- Required work: Will you repeat only the lines beginning at the one that mentions "on the weight" and ending at the one that mentions "obj.parent = None", both of them included, exactly?

- Dataset content:
* start *
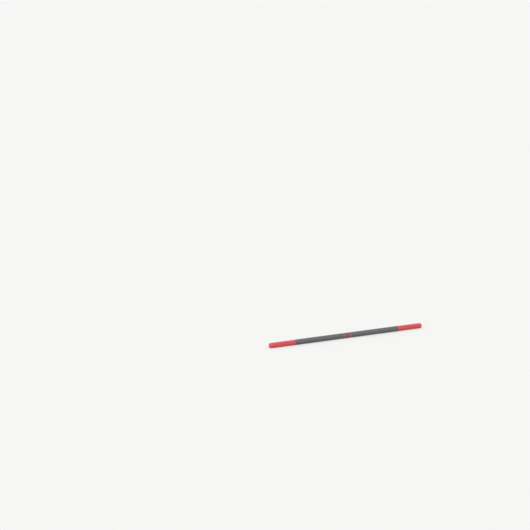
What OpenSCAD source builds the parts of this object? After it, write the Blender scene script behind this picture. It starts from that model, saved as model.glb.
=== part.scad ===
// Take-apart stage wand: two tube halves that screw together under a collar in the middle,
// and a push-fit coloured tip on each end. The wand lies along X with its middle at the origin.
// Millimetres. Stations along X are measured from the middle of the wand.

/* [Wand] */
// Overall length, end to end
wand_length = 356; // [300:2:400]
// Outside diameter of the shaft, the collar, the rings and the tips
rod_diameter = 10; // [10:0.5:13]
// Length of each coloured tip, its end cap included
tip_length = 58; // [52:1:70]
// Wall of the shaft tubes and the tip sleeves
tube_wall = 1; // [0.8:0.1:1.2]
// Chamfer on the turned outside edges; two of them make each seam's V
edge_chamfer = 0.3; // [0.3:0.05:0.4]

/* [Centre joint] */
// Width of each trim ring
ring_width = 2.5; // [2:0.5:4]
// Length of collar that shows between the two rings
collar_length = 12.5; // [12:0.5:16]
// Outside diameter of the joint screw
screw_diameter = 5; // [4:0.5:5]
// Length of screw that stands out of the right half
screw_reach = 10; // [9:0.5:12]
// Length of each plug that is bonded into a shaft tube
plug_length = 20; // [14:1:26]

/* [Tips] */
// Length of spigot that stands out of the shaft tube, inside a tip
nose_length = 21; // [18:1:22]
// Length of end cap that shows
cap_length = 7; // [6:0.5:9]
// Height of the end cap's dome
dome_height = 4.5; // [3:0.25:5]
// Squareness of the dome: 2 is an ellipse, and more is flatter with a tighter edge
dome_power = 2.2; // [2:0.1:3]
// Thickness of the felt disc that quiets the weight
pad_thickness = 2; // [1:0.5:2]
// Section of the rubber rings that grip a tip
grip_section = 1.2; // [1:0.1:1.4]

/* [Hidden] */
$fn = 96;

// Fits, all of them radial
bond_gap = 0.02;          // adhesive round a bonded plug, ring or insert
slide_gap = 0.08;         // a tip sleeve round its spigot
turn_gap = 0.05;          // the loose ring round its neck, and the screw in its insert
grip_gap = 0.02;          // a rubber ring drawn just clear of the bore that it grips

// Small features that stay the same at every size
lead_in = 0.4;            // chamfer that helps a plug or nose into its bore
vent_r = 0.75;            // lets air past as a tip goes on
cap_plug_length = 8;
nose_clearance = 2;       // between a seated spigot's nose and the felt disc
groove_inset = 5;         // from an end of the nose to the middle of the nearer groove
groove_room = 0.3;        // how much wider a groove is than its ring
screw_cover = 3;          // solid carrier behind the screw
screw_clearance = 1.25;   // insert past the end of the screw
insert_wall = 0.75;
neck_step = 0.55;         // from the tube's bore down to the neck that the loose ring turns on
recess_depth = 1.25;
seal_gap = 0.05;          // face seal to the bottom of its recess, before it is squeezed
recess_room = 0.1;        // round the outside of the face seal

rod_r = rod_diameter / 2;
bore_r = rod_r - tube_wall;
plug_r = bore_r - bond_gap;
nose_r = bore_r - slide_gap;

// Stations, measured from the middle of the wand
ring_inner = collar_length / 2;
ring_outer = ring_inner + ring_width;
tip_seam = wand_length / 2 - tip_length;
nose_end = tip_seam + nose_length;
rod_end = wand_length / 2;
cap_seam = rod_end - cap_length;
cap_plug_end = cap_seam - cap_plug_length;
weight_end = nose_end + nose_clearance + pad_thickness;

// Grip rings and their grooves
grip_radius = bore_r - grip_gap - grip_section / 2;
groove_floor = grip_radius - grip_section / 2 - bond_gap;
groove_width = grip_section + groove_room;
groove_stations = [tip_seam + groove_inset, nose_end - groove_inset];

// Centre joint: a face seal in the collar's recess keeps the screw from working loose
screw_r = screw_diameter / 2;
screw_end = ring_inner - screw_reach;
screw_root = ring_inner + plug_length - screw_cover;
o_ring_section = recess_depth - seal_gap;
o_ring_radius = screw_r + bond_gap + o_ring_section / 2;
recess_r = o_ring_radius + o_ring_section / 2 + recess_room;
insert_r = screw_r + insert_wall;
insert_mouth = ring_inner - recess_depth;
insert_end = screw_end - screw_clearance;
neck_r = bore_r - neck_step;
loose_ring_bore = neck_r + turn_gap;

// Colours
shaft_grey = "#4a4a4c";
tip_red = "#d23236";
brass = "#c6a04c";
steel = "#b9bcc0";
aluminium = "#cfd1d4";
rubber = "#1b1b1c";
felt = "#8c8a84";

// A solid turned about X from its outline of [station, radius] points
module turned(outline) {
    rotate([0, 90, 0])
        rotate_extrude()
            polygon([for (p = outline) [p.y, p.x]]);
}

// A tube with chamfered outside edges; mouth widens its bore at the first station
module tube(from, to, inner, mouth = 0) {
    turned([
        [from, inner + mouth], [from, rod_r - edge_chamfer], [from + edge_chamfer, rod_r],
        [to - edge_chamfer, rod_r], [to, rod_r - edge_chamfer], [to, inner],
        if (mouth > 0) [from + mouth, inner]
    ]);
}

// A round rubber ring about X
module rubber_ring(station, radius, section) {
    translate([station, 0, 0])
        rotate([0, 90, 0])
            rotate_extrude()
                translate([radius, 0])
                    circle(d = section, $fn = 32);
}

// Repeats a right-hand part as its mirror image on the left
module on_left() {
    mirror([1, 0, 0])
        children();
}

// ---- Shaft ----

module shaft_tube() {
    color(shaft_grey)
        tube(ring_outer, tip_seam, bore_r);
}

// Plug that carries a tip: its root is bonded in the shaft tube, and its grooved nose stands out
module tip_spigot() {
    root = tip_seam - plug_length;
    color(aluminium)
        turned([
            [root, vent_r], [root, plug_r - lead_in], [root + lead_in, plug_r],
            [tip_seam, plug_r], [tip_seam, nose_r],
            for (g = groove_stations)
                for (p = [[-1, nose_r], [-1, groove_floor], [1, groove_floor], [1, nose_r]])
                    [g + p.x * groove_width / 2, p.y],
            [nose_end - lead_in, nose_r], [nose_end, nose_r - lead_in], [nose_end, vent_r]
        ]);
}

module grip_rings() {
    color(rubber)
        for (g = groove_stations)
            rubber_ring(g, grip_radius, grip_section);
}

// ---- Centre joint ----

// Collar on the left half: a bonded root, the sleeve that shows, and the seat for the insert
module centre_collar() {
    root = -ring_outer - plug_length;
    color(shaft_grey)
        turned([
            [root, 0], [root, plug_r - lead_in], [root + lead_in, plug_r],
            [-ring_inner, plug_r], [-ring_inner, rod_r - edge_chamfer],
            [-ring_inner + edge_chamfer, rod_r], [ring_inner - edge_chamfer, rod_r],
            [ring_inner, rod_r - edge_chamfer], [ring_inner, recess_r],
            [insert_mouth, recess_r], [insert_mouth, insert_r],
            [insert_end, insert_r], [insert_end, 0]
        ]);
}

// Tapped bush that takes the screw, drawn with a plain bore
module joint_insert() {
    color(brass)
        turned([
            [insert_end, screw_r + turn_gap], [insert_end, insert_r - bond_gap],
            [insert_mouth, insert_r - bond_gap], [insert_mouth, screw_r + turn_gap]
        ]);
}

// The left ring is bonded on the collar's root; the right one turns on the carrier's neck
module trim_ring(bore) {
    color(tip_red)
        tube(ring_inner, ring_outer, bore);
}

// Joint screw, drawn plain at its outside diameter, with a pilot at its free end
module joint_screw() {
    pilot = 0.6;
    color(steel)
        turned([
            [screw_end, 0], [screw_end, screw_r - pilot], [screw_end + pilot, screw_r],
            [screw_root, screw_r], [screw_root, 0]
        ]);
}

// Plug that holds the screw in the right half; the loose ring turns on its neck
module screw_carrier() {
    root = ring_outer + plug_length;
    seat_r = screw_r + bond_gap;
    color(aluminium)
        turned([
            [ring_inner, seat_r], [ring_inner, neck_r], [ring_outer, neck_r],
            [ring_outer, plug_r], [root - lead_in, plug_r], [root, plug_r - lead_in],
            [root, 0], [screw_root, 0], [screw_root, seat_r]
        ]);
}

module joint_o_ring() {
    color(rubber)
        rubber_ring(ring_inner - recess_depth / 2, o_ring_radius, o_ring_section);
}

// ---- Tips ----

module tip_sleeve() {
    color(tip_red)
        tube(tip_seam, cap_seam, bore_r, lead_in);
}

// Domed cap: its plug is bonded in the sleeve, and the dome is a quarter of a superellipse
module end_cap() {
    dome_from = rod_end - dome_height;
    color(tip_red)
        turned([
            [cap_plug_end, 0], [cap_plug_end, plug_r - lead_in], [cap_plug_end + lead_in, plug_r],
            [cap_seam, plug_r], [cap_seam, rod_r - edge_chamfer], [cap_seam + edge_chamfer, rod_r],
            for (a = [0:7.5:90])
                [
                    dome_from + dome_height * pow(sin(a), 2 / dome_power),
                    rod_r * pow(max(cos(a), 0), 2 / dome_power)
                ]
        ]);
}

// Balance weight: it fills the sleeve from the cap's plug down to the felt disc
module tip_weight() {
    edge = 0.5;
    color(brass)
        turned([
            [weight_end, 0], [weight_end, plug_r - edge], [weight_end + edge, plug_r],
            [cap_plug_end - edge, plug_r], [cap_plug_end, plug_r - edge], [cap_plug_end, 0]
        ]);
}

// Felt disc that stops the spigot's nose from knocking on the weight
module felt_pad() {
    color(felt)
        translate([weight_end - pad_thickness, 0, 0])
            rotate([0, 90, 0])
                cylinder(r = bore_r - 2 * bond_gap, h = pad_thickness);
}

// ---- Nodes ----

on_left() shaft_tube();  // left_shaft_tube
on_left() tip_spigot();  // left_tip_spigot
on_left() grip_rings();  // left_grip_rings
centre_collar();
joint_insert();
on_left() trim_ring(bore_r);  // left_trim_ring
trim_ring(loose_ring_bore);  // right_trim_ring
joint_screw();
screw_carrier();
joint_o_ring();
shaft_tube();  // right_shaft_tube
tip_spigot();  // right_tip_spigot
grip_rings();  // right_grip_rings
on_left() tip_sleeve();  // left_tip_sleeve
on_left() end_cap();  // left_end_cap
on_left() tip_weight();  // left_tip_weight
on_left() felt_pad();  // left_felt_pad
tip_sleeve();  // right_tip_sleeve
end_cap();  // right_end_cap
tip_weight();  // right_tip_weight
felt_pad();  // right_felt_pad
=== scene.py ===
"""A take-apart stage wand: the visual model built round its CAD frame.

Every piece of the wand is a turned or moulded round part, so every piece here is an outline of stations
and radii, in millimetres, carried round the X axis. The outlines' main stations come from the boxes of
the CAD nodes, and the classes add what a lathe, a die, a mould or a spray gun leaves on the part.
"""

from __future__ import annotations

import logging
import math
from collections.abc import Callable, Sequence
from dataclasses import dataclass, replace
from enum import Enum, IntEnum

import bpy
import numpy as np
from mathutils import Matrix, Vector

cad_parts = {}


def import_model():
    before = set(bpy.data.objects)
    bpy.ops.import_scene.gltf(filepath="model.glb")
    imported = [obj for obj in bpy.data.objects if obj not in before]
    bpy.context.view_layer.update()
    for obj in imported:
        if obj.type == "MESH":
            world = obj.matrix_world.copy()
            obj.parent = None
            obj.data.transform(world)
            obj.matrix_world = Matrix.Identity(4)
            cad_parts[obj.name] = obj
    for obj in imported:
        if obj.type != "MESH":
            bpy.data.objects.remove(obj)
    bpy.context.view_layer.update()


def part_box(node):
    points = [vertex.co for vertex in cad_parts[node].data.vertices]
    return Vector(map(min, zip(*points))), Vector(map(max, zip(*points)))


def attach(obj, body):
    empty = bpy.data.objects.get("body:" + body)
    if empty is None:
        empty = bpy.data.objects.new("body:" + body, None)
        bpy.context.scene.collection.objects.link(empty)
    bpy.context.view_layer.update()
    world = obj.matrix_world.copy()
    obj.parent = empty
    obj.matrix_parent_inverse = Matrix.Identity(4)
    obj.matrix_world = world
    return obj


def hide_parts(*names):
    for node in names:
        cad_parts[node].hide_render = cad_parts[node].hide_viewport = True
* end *
- Result for this exercise:
// Felt disc that stops the spigot's nose from knocking on the weight
module felt_pad() {
    color(felt)
        translate([weight_end - pad_thickness, 0, 0])
            rotate([0, 90, 0])
                cylinder(r = bore_r - 2 * bond_gap, h = pad_thickness);
}

// ---- Nodes ----

on_left() shaft_tube();  // left_shaft_tube
on_left() tip_spigot();  // left_tip_spigot
on_left() grip_rings();  // left_grip_rings
centre_collar();
joint_insert();
on_left() trim_ring(bore_r);  // left_trim_ring
trim_ring(loose_ring_bore);  // right_trim_ring
joint_screw();
screw_carrier();
joint_o_ring();
shaft_tube();  // right_shaft_tube
tip_spigot();  // right_tip_spigot
grip_rings();  // right_grip_rings
on_left() tip_sleeve();  // left_tip_sleeve
on_left() end_cap();  // left_end_cap
on_left() tip_weight();  // left_tip_weight
on_left() felt_pad();  // left_felt_pad
tip_sleeve();  // right_tip_sleeve
end_cap();  // right_end_cap
tip_weight();  // right_tip_weight
felt_pad();  // right_felt_pad
=== scene.py ===
"""A take-apart stage wand: the visual model built round its CAD frame.

Every piece of the wand is a turned or moulded round part, so every piece here is an outline of stations
and radii, in millimetres, carried round the X axis. The outlines' main stations come from the boxes of
the CAD nodes, and the classes add what a lathe, a die, a mould or a spray gun leaves on the part.
"""

from __future__ import annotations

import logging
import math
from collections.abc import Callable, Sequence
from dataclasses import dataclass, replace
from enum import Enum, IntEnum

import bpy
import numpy as np
from mathutils import Matrix, Vector

cad_parts = {}


def import_model():
    before = set(bpy.data.objects)
    bpy.ops.import_scene.gltf(filepath="model.glb")
    imported = [obj for obj in bpy.data.objects if obj not in before]
    bpy.context.view_layer.update()
    for obj in imported:
        if obj.type == "MESH":
            world = obj.matrix_world.copy()
            obj.parent = None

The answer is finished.